* **TASK DETAILS**: In the data below, locate each line with the word "frame" and list it.

* **COLLECTED DATA**:
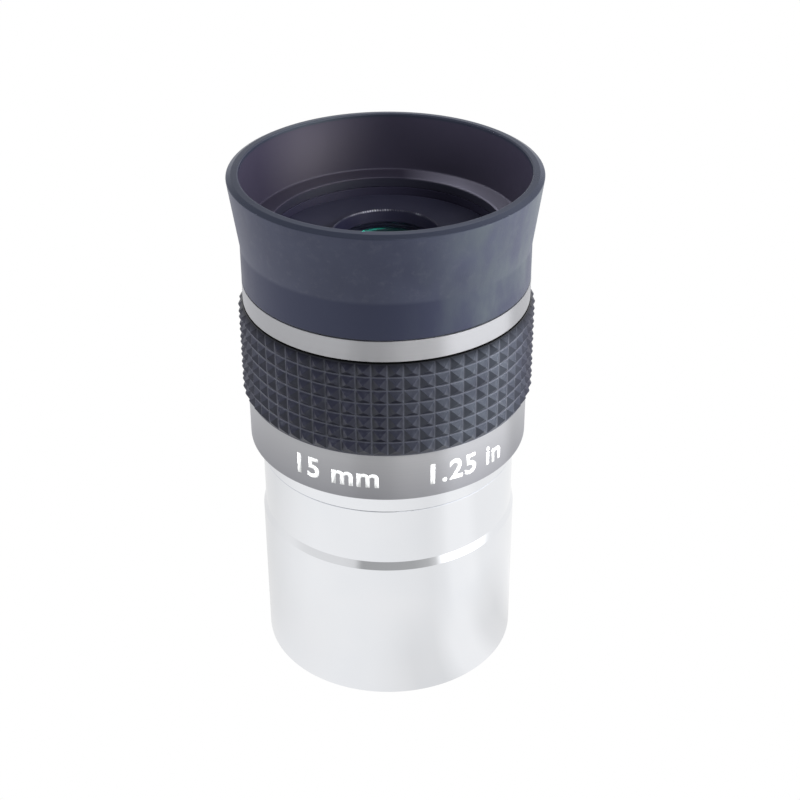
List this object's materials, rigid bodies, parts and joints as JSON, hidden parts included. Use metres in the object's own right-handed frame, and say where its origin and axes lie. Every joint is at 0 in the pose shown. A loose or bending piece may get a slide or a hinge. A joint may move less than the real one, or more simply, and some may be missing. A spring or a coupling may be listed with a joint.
{
  "type": "telescope eyepiece",
  "caption": "Telescope eyepiece with a chrome push-fit barrel, ribbed grip, two lens groups and a fold-down rubber eyecup.",
  "frame": {"origin": "centre of the barrel's open end, on the face the eyepiece stands on", "axes": "+Z along the optical axis towards the eye; X and Y across it, with the marking facing -Y"},
  "size_m": [0.0362, 0.0362, 0.0644],
  "materials": {
    "chrome": "polished",
    "satin_metal": "satin",
    "grip_rubber": "matte",
    "cup_rubber": "matte",
    "black_metal": "black anodised",
    "crown_glass": "coated",
    "flint_glass": "coated"
  },
  "bodies": {
    "barrel": {"nosepiece_barrel": "chrome"},
    "collar": {"barrel_collar": "chrome"},
    "housing": {"body_shell": "satin_metal", "upper_ring": "satin_metal", "grip_sleeve": "grip_rubber", "eyecup_base": "cup_rubber", "eyecup_skirt": "cup_rubber", "lens_cell": "black_metal", "eye_bezel": "black_metal", "eye_flint": "flint_glass", "eye_crown": "crown_glass", "lens_spacer": "black_metal", "field_crown": "crown_glass", "field_flint": "flint_glass", "lens_retainer": "black_metal", "field_stop": "black_metal"},
    "cup_rim": {"eyecup_rim": "cup_rubber"}
  },
  "joints": [
    {"name": "body_rise", "type": "slide", "parent": "barrel", "child": "collar", "axis": [0, 0, 1], "range_m": [0, 0.0038]},
    {"name": "body_unscrew", "type": "hinge", "parent": "collar", "child": "housing", "pos_m": [0, 0, 0.033], "axis": [0, 0, 1], "range_deg": [0, 1800]},
    {"name": "eyecup_fold", "type": "slide", "parent": "housing", "child": "cup_rim", "axis": [0, 0, -1], "range_m": [0, 0.012], "deforming": ["eyecup_skirt"]}
  ],
  "couplings": [
    {"joint": "body_rise", "follows": "body_unscrew", "m_per_rad": 0.00011937}
  ]
}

* **WRITTEN SOLUTION**:
List this object's materials, rigid bodies, parts and joints as JSON, hidden parts included. Use metres in the object's own right-handed frame, and say where its origin and axes lie. Every joint is at 0 in the pose shown. A loose or bending piece may get a slide or a hinge. A joint may move less than the real one, or more simply, and some may be missing. A spring or a coupling may be listed with a joint.
  "frame": {"origin": "centre of the barrel's open end, on the face the eyepiece stands on", "axes": "+Z along the optical axis towards the eye; X and Y across it, with the marking facing -Y"},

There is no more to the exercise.